**Data for this task**
* * * * * * * * *

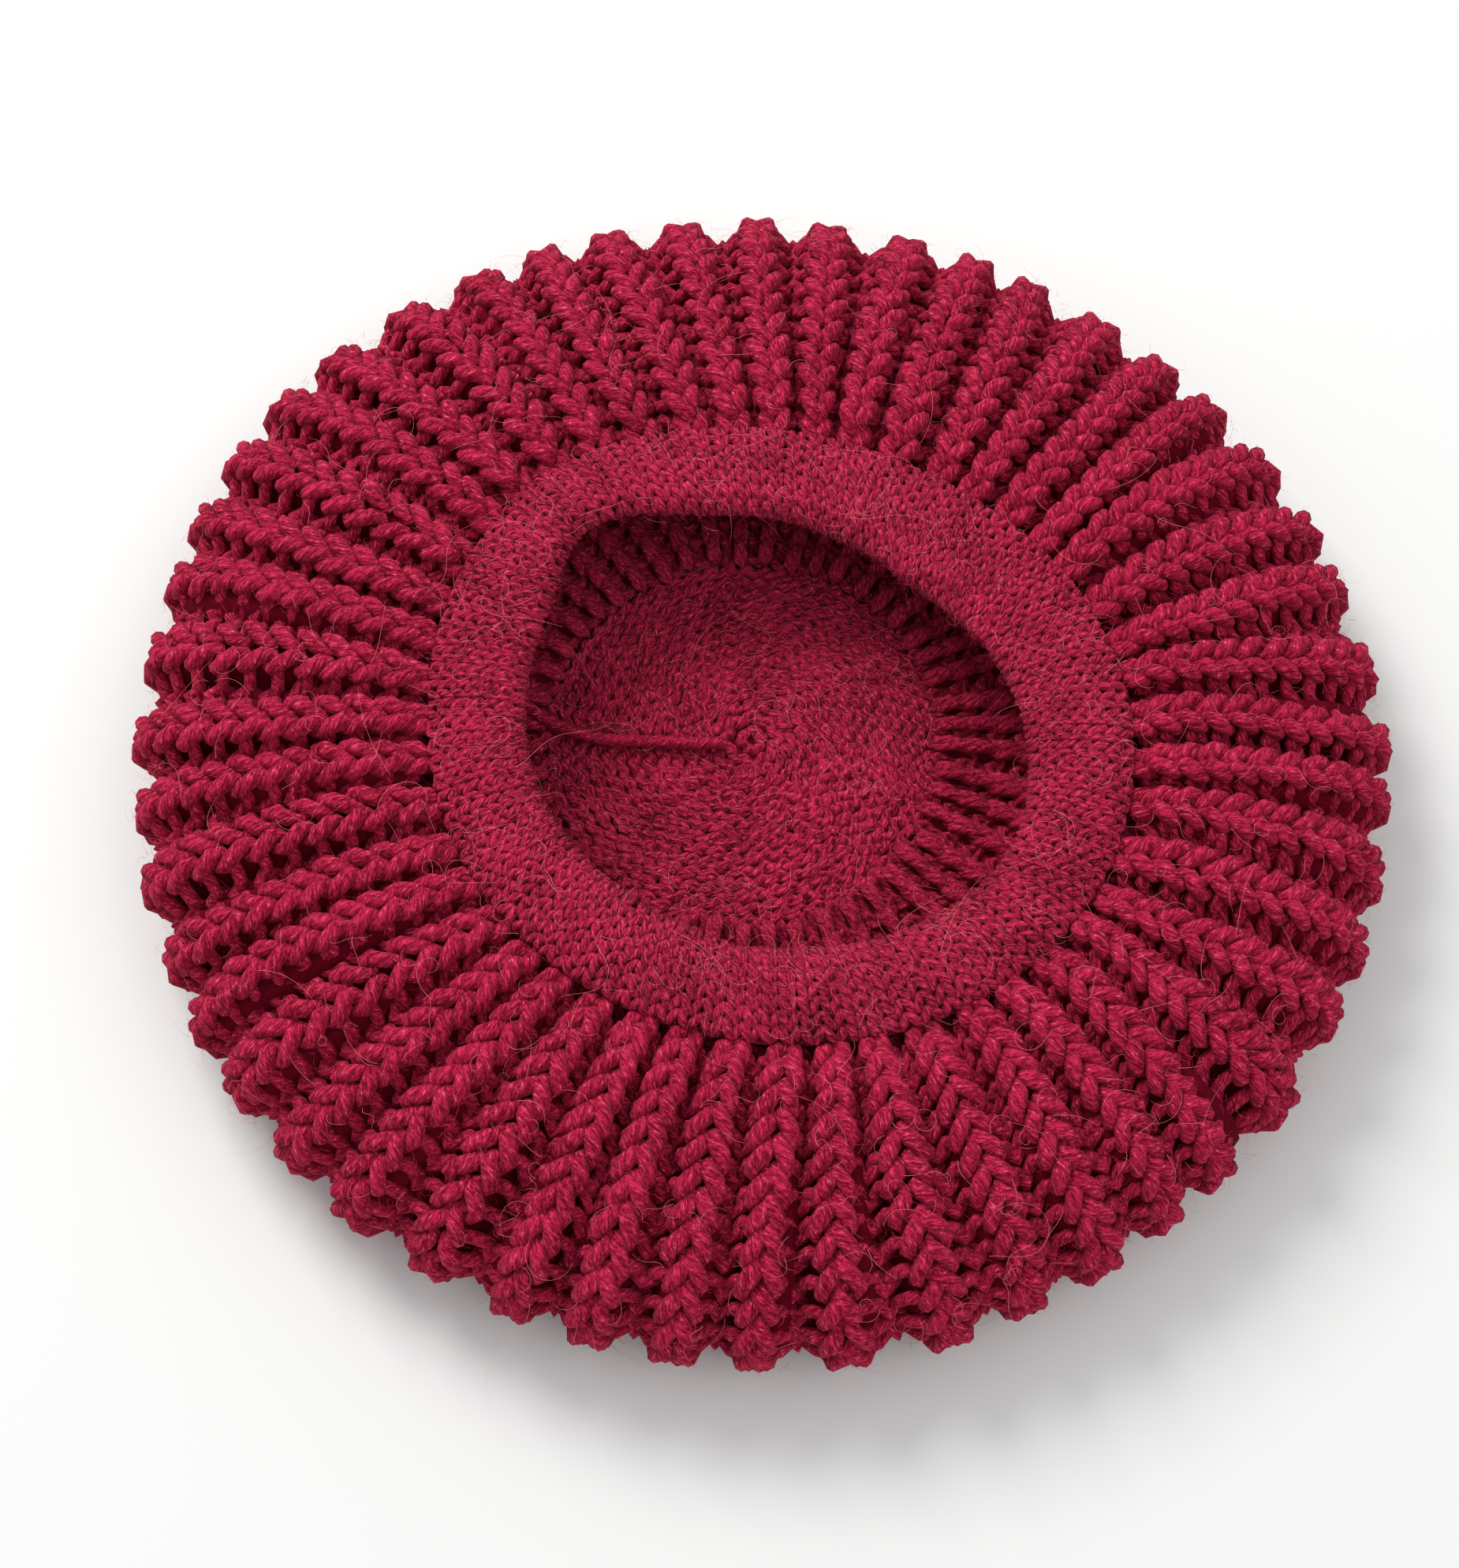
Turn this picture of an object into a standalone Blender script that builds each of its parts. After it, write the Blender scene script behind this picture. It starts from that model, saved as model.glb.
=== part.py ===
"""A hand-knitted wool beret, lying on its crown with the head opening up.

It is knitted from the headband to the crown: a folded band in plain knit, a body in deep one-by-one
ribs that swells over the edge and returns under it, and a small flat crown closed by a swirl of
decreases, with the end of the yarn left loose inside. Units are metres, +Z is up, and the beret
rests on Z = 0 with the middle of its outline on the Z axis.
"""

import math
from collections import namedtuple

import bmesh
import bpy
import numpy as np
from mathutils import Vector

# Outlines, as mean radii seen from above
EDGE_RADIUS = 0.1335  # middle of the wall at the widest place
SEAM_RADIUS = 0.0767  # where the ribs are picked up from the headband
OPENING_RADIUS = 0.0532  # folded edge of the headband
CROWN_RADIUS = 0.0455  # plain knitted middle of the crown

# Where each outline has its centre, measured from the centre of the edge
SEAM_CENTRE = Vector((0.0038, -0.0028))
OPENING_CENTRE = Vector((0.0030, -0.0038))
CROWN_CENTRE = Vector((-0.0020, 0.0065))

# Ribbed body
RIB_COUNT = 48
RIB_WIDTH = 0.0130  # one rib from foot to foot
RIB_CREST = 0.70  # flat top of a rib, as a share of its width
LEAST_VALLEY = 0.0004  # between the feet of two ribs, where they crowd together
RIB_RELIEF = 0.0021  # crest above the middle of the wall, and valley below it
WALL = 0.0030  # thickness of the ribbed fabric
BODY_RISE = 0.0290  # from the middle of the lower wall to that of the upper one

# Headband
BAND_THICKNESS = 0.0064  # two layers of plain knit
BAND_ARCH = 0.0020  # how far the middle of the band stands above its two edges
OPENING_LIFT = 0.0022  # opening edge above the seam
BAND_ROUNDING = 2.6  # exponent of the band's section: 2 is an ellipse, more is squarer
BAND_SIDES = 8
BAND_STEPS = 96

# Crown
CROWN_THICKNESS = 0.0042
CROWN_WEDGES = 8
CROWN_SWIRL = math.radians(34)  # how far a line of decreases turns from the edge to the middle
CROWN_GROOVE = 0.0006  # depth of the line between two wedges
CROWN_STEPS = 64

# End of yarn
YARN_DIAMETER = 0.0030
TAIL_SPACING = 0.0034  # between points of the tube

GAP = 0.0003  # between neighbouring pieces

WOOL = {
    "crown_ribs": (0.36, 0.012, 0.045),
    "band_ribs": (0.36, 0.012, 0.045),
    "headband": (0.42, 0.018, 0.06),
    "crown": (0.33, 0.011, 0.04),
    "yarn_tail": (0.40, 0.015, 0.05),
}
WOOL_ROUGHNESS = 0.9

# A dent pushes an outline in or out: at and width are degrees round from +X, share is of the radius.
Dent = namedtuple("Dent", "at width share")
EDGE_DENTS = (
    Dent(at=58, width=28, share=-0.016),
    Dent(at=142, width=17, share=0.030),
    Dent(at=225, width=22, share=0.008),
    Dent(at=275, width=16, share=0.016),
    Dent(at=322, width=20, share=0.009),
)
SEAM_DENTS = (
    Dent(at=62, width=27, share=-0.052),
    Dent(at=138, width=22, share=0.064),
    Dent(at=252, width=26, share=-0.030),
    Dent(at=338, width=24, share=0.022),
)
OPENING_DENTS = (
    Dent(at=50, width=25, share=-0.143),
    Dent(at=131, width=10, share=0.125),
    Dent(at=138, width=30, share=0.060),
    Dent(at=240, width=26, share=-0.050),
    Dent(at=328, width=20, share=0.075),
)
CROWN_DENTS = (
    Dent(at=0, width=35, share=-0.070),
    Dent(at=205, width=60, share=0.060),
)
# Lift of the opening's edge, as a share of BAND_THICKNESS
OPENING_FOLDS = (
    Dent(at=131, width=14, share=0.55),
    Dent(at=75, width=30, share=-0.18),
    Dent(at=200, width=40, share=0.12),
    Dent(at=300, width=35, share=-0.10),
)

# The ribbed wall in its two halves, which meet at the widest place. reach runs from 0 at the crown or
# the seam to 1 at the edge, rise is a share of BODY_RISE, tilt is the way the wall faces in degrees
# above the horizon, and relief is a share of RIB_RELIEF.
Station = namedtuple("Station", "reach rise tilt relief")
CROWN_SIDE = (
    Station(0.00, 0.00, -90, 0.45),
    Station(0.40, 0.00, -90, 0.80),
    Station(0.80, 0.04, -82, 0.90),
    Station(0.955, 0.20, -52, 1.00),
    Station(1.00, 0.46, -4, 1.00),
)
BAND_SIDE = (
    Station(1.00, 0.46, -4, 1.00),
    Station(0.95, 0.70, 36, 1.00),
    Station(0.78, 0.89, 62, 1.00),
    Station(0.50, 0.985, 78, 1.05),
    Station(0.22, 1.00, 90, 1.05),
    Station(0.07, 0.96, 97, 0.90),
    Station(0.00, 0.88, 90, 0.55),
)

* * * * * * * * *

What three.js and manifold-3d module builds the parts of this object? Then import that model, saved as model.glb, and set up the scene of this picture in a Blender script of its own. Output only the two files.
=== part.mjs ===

* * * * * * * * *

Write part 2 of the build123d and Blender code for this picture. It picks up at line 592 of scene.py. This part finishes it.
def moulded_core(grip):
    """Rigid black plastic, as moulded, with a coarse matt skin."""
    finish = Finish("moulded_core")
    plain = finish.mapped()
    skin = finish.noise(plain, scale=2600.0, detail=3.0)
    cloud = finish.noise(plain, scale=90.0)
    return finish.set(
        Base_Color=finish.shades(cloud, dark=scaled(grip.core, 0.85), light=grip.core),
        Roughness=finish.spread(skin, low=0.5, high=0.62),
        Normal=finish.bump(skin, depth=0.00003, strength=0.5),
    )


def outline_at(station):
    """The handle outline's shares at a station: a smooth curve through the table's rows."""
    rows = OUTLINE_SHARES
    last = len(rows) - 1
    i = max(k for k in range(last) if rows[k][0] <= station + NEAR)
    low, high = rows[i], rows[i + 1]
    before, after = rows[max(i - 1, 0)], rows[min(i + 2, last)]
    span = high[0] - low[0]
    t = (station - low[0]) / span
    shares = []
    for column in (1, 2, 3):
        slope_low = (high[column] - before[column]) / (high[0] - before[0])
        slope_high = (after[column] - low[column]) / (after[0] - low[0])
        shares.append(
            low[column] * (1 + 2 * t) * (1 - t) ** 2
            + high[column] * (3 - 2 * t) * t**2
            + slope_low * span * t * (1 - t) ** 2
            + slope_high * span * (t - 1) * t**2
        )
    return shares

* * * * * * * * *

Start with the line that holds "Turn this picture" and finish with the line that holds "head opening up.". Transcribe each line in between exactly, and those two as well.

Turn this picture of an object into a standalone Blender script that builds each of its parts. After it, write the Blender scene script behind this picture. It starts from that model, saved as model.glb.
=== part.py ===
"""A hand-knitted wool beret, lying on its crown with the head opening up.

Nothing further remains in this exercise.